Without a home on the domestic side, European commercial paper (ECP) investors have increasingly found shelter in the U.S.

The U.S. was able to support the European short-term market throughout the economic crisis because of its deeper and more mature investor base and via the U.S. Federal Reserve's Commercial Paper Funding Facility (CPFF).

"The U.S. market has been bolstered by U.S. government initiatives and you could argue that this is why the market is still there," said Sharad Samy, a partner at Orrick, Herrington & Sutcliffe. "The Euro CP market does not seem to be a viable source of funding at the moment."

Europe has also made moves to improve market liquidity. The Bank of England, for example, supplemented its special liquidity scheme with a 30-day discount window facility where ABCP backed by eligible collateral is a permitted asset.

ABCP also became eligible for sterling long-term repo operations on Oct. 3. The European Central Bank (ECB) currently accepts ABCP as eligible collateral for its long-term repo facility.
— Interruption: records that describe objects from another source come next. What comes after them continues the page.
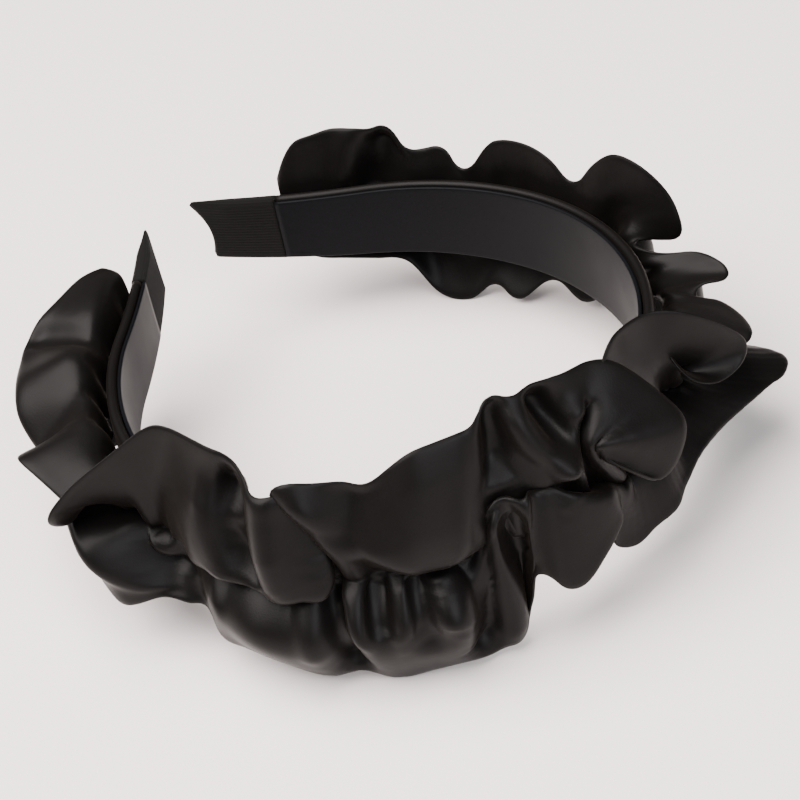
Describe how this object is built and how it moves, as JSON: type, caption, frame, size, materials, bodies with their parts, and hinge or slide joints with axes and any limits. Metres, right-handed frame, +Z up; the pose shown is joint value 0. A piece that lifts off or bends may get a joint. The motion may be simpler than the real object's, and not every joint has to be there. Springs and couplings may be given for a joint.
{
  "type": "pleated headband",
  "caption": "Springy open hoop worn over the head, lined with satin, with ribbed sleeves on its ends and a wide gathered satin ruffle along its outer face.",
  "frame": {"origin": "under the middle of the object's box, on the surface that the lowest hems rest on", "axes": "+Z up, square to the hoop's plane as it lies on its side; +Y from the crown towards the open end; +X towards the right arm"},
  "size_m": [0.1786, 0.1726, 0.0664],
  "materials": {
    "satin": "black satin with a warm tone and soft broad highlights",
    "lining_satin": "cool black satin, smooth, with a soft sheen",
    "ribbed_ribbon": "matte black ribbed ribbon"
  },
  "bodies": {
    "root": {"band": "satin", "lining": "lining_satin", "tip_wrap_left": "ribbed_ribbon", "tip_wrap_right": "ribbed_ribbon", "ruffle": "satin"}
  },
  "joints": []
}
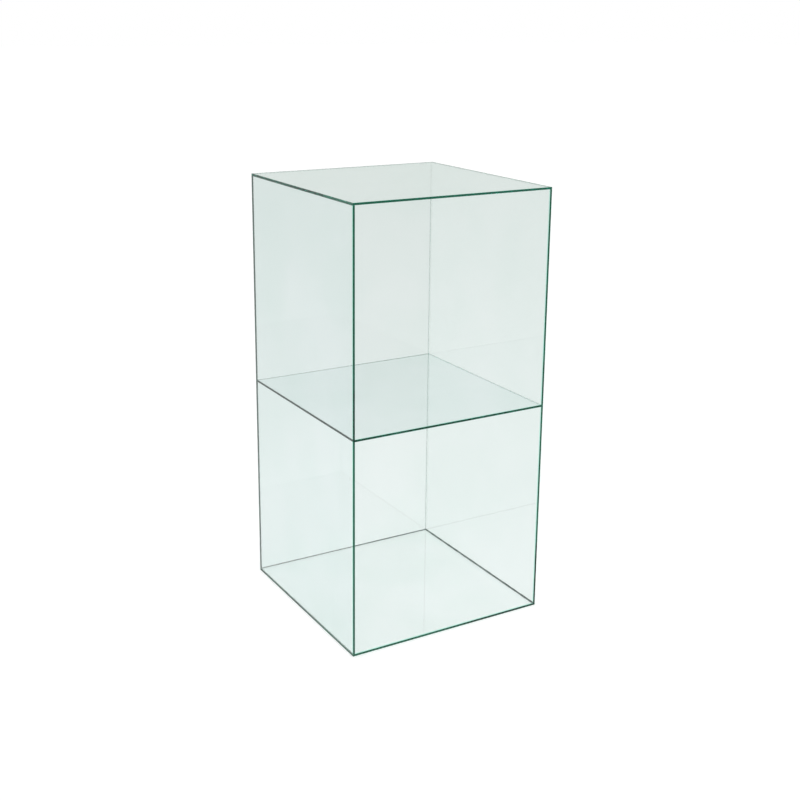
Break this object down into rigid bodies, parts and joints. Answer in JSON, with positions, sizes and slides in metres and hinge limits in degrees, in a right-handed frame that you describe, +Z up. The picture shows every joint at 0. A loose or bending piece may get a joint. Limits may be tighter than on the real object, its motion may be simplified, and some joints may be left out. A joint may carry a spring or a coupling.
{
  "type": "two-tier open display case",
  "caption": "Free-standing two-tier display case of clear green-edged sheet, open at the front, with a fixed middle shelf and cemented edge joints.",
  "frame": {"origin": "centre of the base's underside, on the surface that the case stands on", "axes": "+X across the width, to the right as seen from the open front; -Y towards the open front; +Z up"},
  "size_m": [0.4, 0.4, 0.812],
  "materials": {
    "clear_sheet": "clear cast acrylic sheet with a faint green tint, polished faces and polished dark green edges",
    "cement": "cured clear acrylic cement, a thin glossy line"
  },
  "bodies": {
    "root": {"base_panel": "clear_sheet", "top_panel": "clear_sheet", "left_side_panel": "clear_sheet", "right_side_panel": "clear_sheet", "back_panel": "clear_sheet", "middle_shelf": "clear_sheet", "bond_base_left": "cement", "bond_base_right": "cement", "bond_base_back": "cement", "bond_top_left": "cement", "bond_top_right": "cement", "bond_top_back": "cement", "bond_back_left": "cement", "bond_back_right": "cement", "bond_shelf_left": "cement", "bond_shelf_right": "cement", "bond_shelf_back": "cement"}
  },
  "joints": []
}
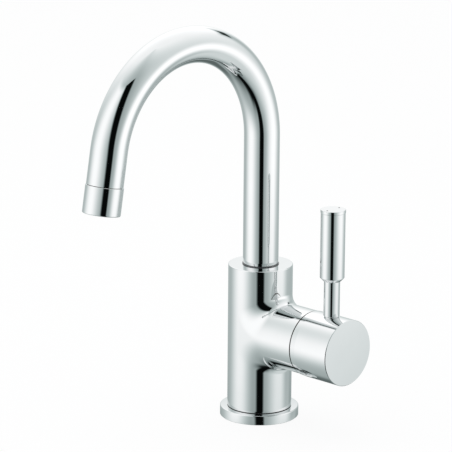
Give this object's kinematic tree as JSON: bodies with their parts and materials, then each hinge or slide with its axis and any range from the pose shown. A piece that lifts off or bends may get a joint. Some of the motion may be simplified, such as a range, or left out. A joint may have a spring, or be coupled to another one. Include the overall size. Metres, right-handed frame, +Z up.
{
  "type": "tall basin mixer",
  "caption": "Tall basin mixer with a round body on a base flange, a swan-neck swivel spout and an upright pin lever on a side hub over a ceramic-disc cartridge.",
  "frame": {"origin": "centre of the base flange's underside, where the mixer stands on the basin", "axes": "+Z up along the body's axis, +X along the side branch towards the hub, -Y the way the spout points at rest"},
  "size_m": [0.0977, 0.171, 0.2548],
  "materials": {
    "chrome": "mirror-polished chrome plate",
    "brass": "turned, unplated",
    "steel": "plain stainless",
    "rubber": "matt black",
    "slip_ring": "smooth dark acetal",
    "cartridge": "moulded",
    "rotor": "moulded",
    "straightener": "moulded",
    "ceramic": "lapped alumina"
  },
  "bodies": {
    "mixer_body": {"body_casting": "chrome", "base_flange": "chrome", "base_seal": "rubber", "body_gasket": "rubber", "spout_slip_ring": "slip_ring", "spout_lock_screw": "steel", "cartridge_housing": "cartridge", "cartridge_base": "cartridge", "port_seals": "rubber", "fixed_disc": "ceramic", "retaining_nut": "brass", "dome_cover": "chrome"},
    "spout": {"spout_tube": "chrome", "spout_spigot": "brass", "spigot_o_rings": "rubber", "outlet_nipple": "brass", "aerator_housing": "chrome", "aerator_washer": "rubber", "aerator_screen": "steel", "flow_straightener": "straightener"},
    "rotor": {"cartridge_rotor": "rotor", "pivot_pin": "steel"},
    "lever": {"cartridge_stem": "brass", "handle_hub": "chrome", "hub_grub_screw": "steel", "lever_rod": "chrome", "lever_grip": "chrome", "grip_cap": "chrome"},
    "disc": {"disc_driver": "cartridge", "moving_disc": "ceramic"}
  },
  "joints": [
    {"name": "spout_swivel", "type": "hinge", "parent": "mixer_body", "child": "spout", "pos_m": [0, 0, 0.0974], "axis": [0, 0, 1], "range_deg": [-75, 75]},
    {"name": "handle_turn", "type": "hinge", "parent": "mixer_body", "child": "rotor", "pos_m": [0.026, 0, 0.0555], "axis": [1, 0, 0], "range_deg": [-45, 45]},
    {"name": "handle_lift", "type": "hinge", "parent": "rotor", "child": "lever", "pos_m": [0.026, 0, 0.0555], "axis": [0, 1, 0], "range_deg": [0, 22]},
    {"name": "disc_slide", "type": "slide", "parent": "rotor", "child": "disc", "axis": [0, 0, 1], "range_m": [0, 0.0033]}
  ],
  "couplings": [
    {"joint": "disc_slide", "follows": "handle_lift", "m_per_rad": 0.0085}
  ]
}
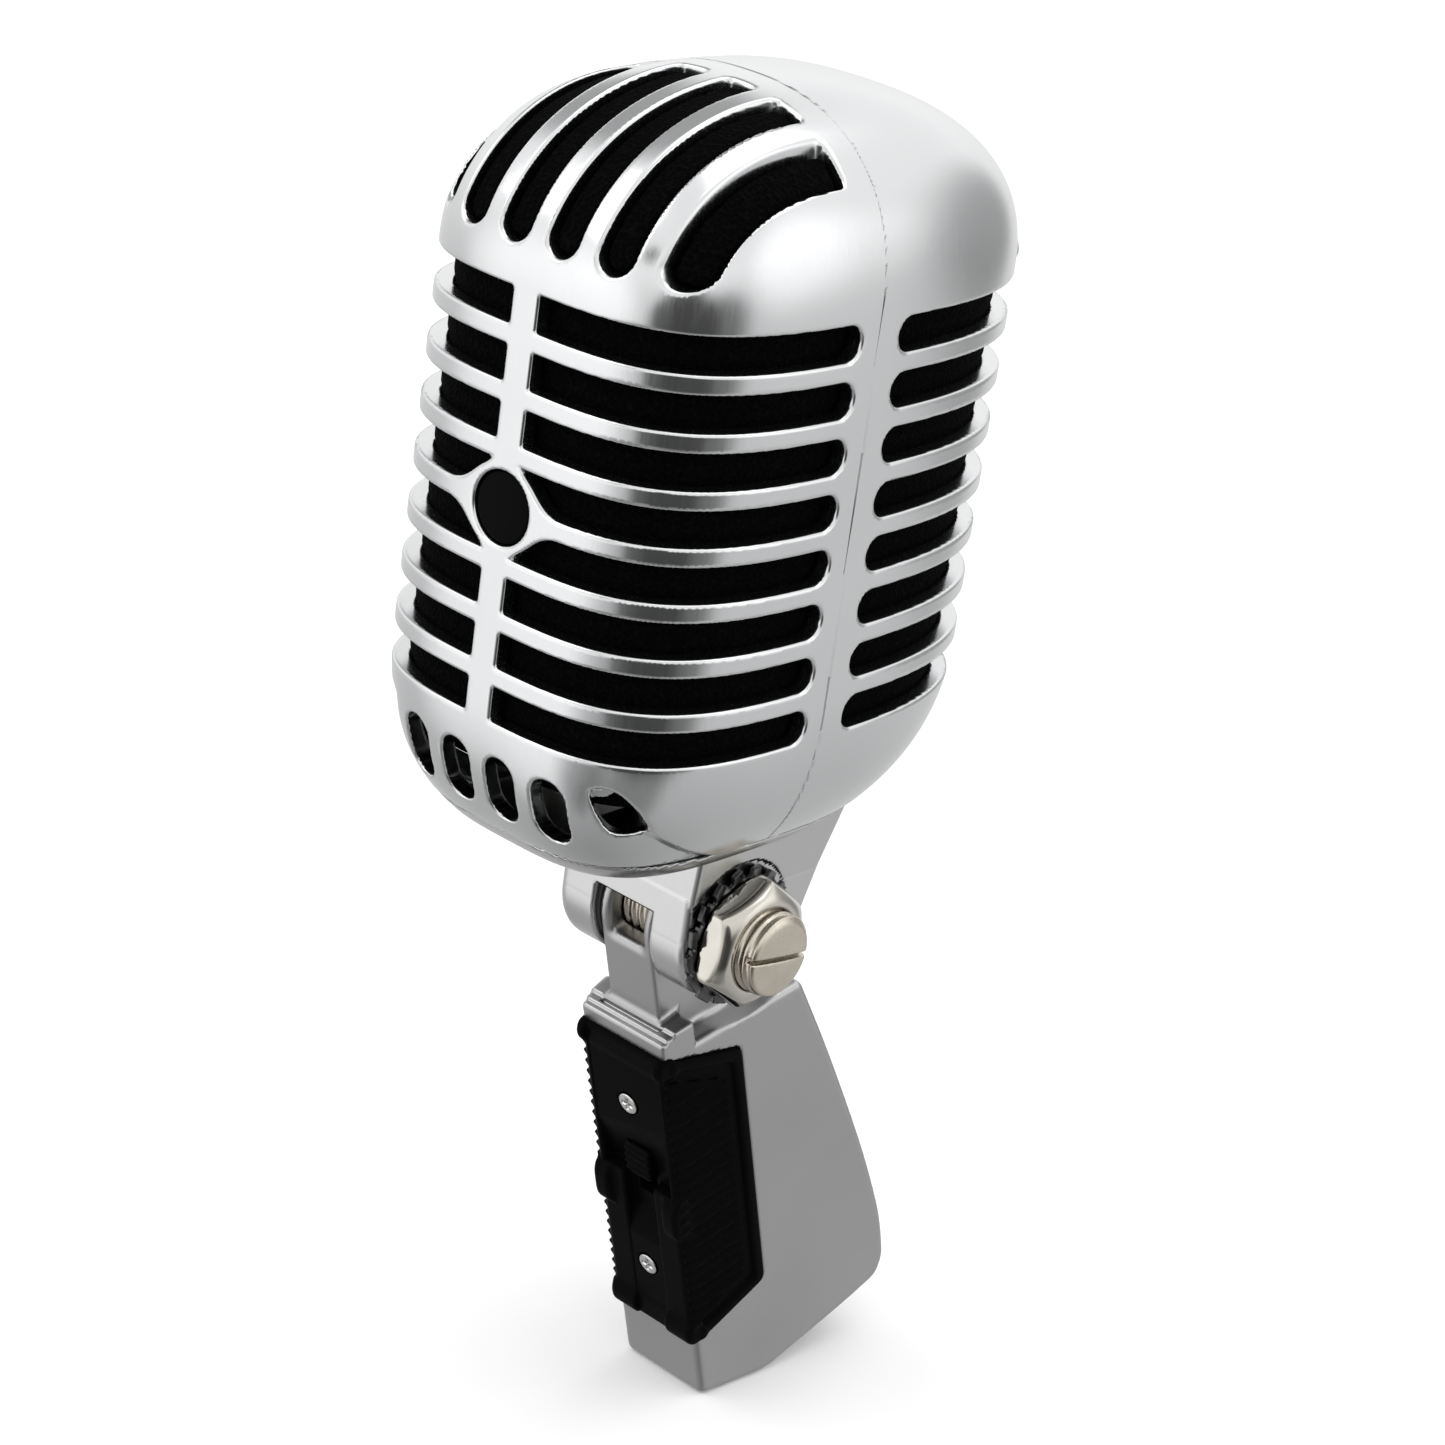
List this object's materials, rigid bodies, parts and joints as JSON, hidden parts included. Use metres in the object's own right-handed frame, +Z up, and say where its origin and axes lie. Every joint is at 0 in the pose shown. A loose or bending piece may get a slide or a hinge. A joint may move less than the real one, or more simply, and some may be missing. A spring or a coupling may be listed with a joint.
{
  "type": "microphone",
  "caption": "Vintage-style desktop microphone: slotted chrome head with foam liner on a tilting forked swivel, and a handle with ribbed black grip, slide switch, stand thread and audio inlet.",
  "frame": {"origin": "centre of the stand thread's mouth, on the level front part of the handle's bottom", "axes": "+Z up along the stand thread, the head's front faces -Y, +X is the side with the swivel nut"},
  "size_m": [0.0546, 0.0912, 0.1968],
  "materials": {
    "satin_chrome": "die-cast, satin chrome plated",
    "bright_chrome": "polished chrome plate",
    "bright_steel": "plated steel",
    "nickel": "turned, warm nickel plate",
    "badge_black": "gloss enamel, blank",
    "foam_black": "open-cell foam",
    "cartridge_shell": "plain",
    "diaphragm_film": "thin film",
    "copper": "enamelled copper wire",
    "magnet_dark": "bare magnet alloy",
    "rubber_black": "moulded",
    "frame_steel": "zinc plated",
    "lead_black": "sheathed lead",
    "washer_fibre": "pressed fibre",
    "grip_black": "moulded, fine texture",
    "switch_black": "moulded",
    "brass_plain": "turned",
    "insulator_black": "moulded",
    "pin_silver": "silver plated"
  },
  "bodies": {
    "handle": {"handle_casting": "satin_chrome", "grip_plate": "grip_black", "grip_screws": "bright_steel", "switch_body": "grip_black", "switch_tags": "brass_plain", "inlet_shell": "bright_chrome", "inlet_insulator": "insulator_black", "inlet_pins": "pin_silver", "inlet_screw": "bright_steel", "stand_bush": "brass_plain", "handle_lead": "lead_black"},
    "head": {"front_grille": "satin_chrome", "rear_grille": "satin_chrome", "shell_screws": "bright_steel", "badge_disc": "badge_black", "front_foam": "foam_black", "rear_foam": "foam_black", "cartridge_case": "cartridge_shell", "cartridge_cap": "cartridge_shell", "diaphragm": "diaphragm_film", "voice_coil": "copper", "magnet_pole": "bright_steel", "magnet": "magnet_dark", "magnet_cup": "bright_steel", "shock_mount": "rubber_black", "cartridge_frame": "frame_steel", "transformer_core": "frame_steel", "transformer_coil": "copper", "transformer_clip": "frame_steel", "swivel_yoke": "satin_chrome", "frame_screws": "bright_steel", "yoke_screws": "bright_steel", "cartridge_lead": "lead_black", "head_lead": "lead_black", "pivot_bolt": "nickel", "star_washer": "bright_steel", "pivot_nut": "bright_chrome", "friction_washers": "washer_fibre"},
    "slider": {"switch_slider": "switch_black"}
  },
  "joints": [
    {"name": "head_tilt", "type": "hinge", "parent": "handle", "child": "head", "pos_m": [0, -0.021, 0.0821], "axis": [1, 0, 0], "range_deg": [-50, 50]},
    {"name": "switch_slide", "type": "slide", "parent": "handle", "child": "slider", "axis": [0, -0.309, 0.9511], "range_m": [-0.004, 0]}
  ]
}
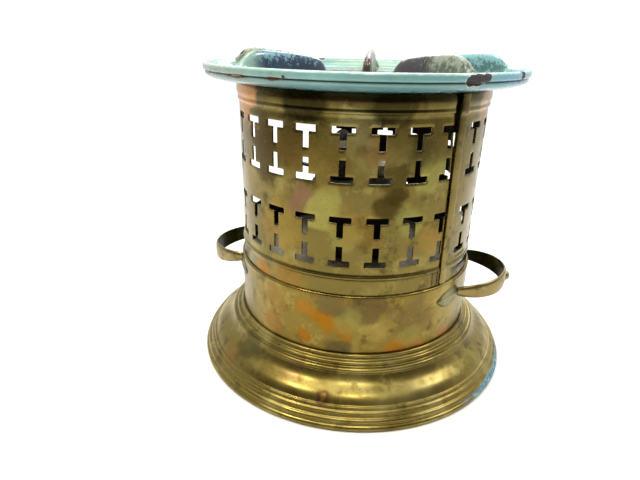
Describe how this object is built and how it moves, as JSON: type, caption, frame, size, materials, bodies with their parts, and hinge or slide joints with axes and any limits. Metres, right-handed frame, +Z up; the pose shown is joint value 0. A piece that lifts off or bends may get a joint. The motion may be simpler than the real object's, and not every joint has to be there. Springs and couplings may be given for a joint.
{
  "type": "alcohol spirit stove",
  "caption": "Round brass spirit stove: flared foot and drum with finger loops, pierced lift-out gallery, enamelled lugged pot ring and a loose spirit lamp inside.",
  "frame": {"origin": "centre of the circle on which the foot stands, on the table", "axes": "+Z up through the middle of the gallery and the pot ring; -Y towards the front; the finger loops lie near +X and -X"},
  "size_m": [0.195, 0.195, 0.1814],
  "materials": {
    "foot_brass": "spun, aged, olive-brown lacquer",
    "drum_brass": "spun, aged, copper-toned patches",
    "floor_tin": "tinned iron, dulled grey-brown",
    "handle_brass": "cast strap, worn",
    "plate_brass": "soldered leaf plate, worn",
    "button_brass": "turned, rubbed bright",
    "gallery_brass": "pierced sheet, aged lacquer with stains",
    "seam_brass": "folded sheet, dull",
    "ring_enamel": "turquoise vitreous enamel on cast iron, chipped",
    "lamp_tin": "sooted tinplate",
    "burner_iron": "sooted iron",
    "wick_cotton": "charred cotton",
    "grip_wire": "dull iron wire",
    "neck_tin": "tinned neck",
    "cap_tin": "tinned screw cap, spotted",
    "washer_leather": "oiled leather washer",
    "knob_wood": "turned hardwood, darkened"
  },
  "bodies": {
    "base": {"foot": "foot_brass", "drum": "drum_brass", "floor_plate": "floor_tin", "right_handle": "handle_brass", "right_front_plate": "plate_brass", "right_rear_plate": "plate_brass", "right_button": "button_brass", "left_handle": "handle_brass", "left_front_plate": "plate_brass", "left_rear_plate": "plate_brass", "left_button": "button_brass"},
    "gallery": {"gallery": "gallery_brass", "seam_strip": "seam_brass", "seam_lap": "seam_brass"},
    "ring": {"pot_ring": "ring_enamel"},
    "lamp": {"lamp_bowl": "lamp_tin", "lamp_lid": "lamp_tin", "wick_tube": "burner_iron", "wick": "wick_cotton", "lamp_grip": "grip_wire", "grip_rivets": "button_brass", "filler_neck": "neck_tin"},
    "cap": {"filler_cap": "cap_tin", "cap_washer": "washer_leather"},
    "regulator": {"regulator_sleeve": "burner_iron", "regulator_arm": "burner_iron", "regulator_knob": "knob_wood"}
  },
  "joints": [
    {"name": "gallery_lift", "type": "slide", "parent": "base", "child": "gallery", "axis": [0, 0, 1], "range_m": [0, 0.06]},
    {"name": "ring_lift", "type": "slide", "parent": "gallery", "child": "ring", "axis": [0, 0, 1], "range_m": [0, 0.04]},
    {"name": "lamp_lift", "type": "slide", "parent": "base", "child": "lamp", "axis": [0, 0, 1], "range_m": [0, 0.012]},
    {"name": "cap_lift", "type": "slide", "parent": "lamp", "child": "cap", "axis": [0, 0, 1], "range_m": [0, 0.012]},
    {"name": "regulator_slide", "type": "slide", "parent": "lamp", "child": "regulator", "axis": [0, 0, 1], "range_m": [0, 0.012]}
  ]
}
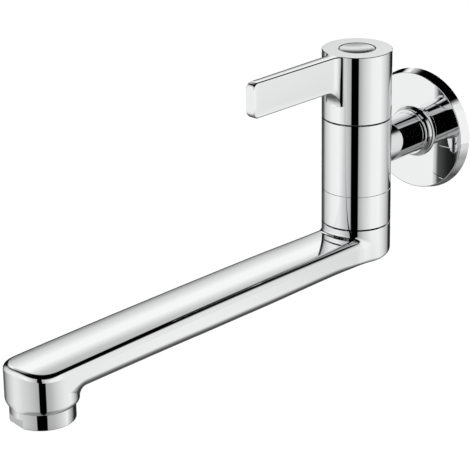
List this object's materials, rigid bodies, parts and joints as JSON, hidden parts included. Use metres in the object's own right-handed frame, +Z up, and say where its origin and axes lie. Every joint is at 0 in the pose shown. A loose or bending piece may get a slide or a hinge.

A large number of EMEA ABCP conduits have accessed the ECB repo facility over 2008.

Andrea Quirk, a senior director at Standard and Poor's, said that, despite the various options the ECB and Bank of England have for ABCP, European issuers have still opted for the U.S. market because it's more well-established. This, she said, is supported by December 2008 yearend volumes that show a just over 30% issuance decline by European sponsors and a 65% ECP issuance dip based on December 2007 numbers. "This will be a continuing trend into 2009," Quirk said. "A couple of programs amortized and re-opened just to take advantage of the Feds' CPFF program."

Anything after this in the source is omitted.